Significativo il contributo nel report di Naomi Yoder dell’Healthy Gulf: “Intesa Sanpaolo dovrebbe venire a visitare le comunità dell’area, che sono malate a causa dell’inquinamento e che si stanno ancora riprendendo dagli uragani. Dovrebbe provare empatia e comprensione per le persone, e poi cambiare approccio: dal finanzia- mento ai progetti fossili alle sole energie rinnovabili. La costa del Golfo non è una ‘zona di sacrificio’ per le istituzioni finanziarie o per chiunque altro. Comunità ed ecosistemi sono preziosi: che si aiutino, invece di far loro del male”.

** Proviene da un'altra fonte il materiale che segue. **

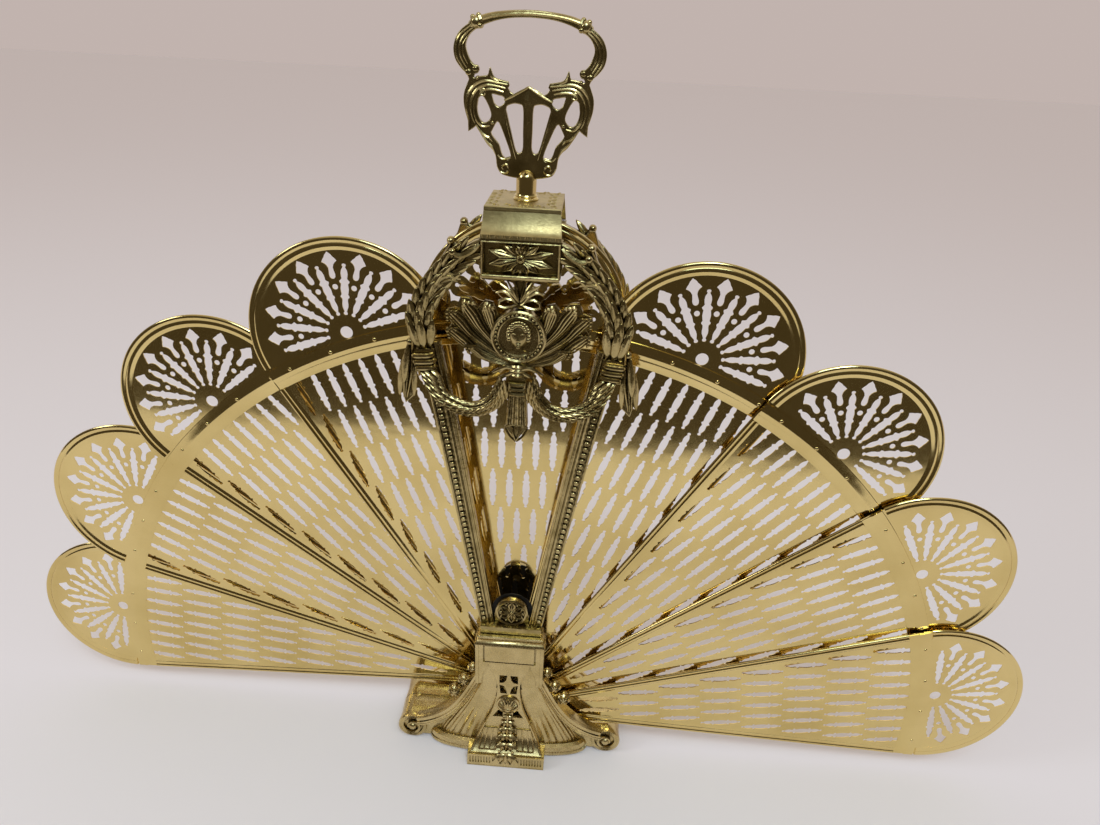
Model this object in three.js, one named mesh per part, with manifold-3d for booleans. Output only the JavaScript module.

Ecco perché ReCommon chiude il report con un sintetico elenco di richieste. Tra queste, che “Intesa Sanpaolo implementi un piano di fuoriuscita da tutto il settore carbonifero, che smetta di finanziare progetti fossili nella Regione artica e che inizi a disinvestire da tutte quelle società che ora, mentre parliamo, stanno espandendo il proprio business fossile. Inoltre, chiediamo al gruppo di chiudere immediatamente ogni relazione con l’industria fossile russa”. Ogno e Finamore ricordano come “investitori, organizzazioni della società civile, movimenti per la giustizia ambientale e climatica” siano in prima fila nel “denunciare gli sporchi affari del gruppo”. “Ormai davvero in pochi credono al greenwashing di Intesa Sanpaolo, che continua a tingere di verde un business nero”.